By Wes Pedersen
Besotted by blogs and visions of more technical venues for your PR output? Well, why not? PR visionaries are figuring out new uses for them all the time, so surely you can make them work for your shop.
But don’t forget the opportunities that print offers via op-eds and letters to the editor. They still offer you unparalleled cost-free opportunities for significant distribution of payload messages for your clients.
Is that a guarantee? Of course not. Often your offerings will produce little or no feedback. The op-ed you buffed for days may make it into print but lie there and die on a weekend when a new political, economic, or, say, health issue has captured readers’ attention.
Sure, it’s a crapshoot. But isn’t everything a public relations professional does an “if”?
The wonderful thing about op-ed pieces and letters, of course, is that all you will have to expend is time and effort. And given some experience, you’ll find over that you will develop a sixth-sense about the type of topic that’s likely to appeal to specific editors.
General-circulation papers and magazines welcome a sweeping range of contributions, whereas publications targeted at specific audiences, interests and professions are more tunnel-visioned. Your job is to pick the publication that is most likely to be to be read by your target audiences.
Are the people you are trying to reach markedly erudite? Teetering on the economic ledge or not, the New York Times is an outstanding newspaper to try with a think-piece, particularly one with a political or economic bent. Even though it’s liberally liberal and, with Barack Obama’s election, now more Democratic than ever, it draws readers of all political faiths.
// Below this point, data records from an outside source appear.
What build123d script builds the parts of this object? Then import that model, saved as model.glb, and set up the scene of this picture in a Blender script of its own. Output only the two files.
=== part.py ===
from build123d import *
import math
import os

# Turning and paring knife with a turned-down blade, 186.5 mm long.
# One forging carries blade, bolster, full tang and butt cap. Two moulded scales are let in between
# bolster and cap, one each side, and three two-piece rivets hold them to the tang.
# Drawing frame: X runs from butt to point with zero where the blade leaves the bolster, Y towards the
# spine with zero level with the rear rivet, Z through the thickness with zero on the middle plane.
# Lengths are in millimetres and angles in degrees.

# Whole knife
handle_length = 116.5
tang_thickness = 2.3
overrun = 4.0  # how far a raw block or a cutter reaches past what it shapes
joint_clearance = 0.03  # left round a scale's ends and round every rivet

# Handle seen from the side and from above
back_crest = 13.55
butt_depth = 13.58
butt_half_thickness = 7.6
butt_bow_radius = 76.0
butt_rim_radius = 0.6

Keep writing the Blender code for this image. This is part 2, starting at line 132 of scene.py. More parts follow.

It’s really a “national” paper, giving extensive coverage to an amazing variety of subjects beyond politics.
The Wall Street Journal, Murdoch-ized over the past year, is liberal with space, but still trying to find its way between conservatism and whatever else is out there from the middle to the right. Read Peggy Noonan’s columns for a guide to the proper political posture of the week.
USA Today, which thinks of itself as the real national paper, is considerably more free-wheeling than most of the other well-reputed papers. Thus, it’s eager to consider contributions on all manner of issues. Ditto magazines such as Time and Newsweek, though both have, in recent months, demonstrated a marked affinity for Obama if not his party. US News & World Report professes to be hungry for reader comment. The Financial Times oozes prestige, but it’s Brit-touchy and it’s tolerance for criticism of its articles and editorials is slim.
If your letter or op-ed article is targeted to a hometown issue, you stand a pretty fair chance of making it into print.
Many times you’ll be able to make a speech do double duty, converting it into an op-ed.
A lot of editors like the notion of carrying a text that’s been delivered at an important conference. And, of course, Vital Speeches of the Day is always interested in speech texts.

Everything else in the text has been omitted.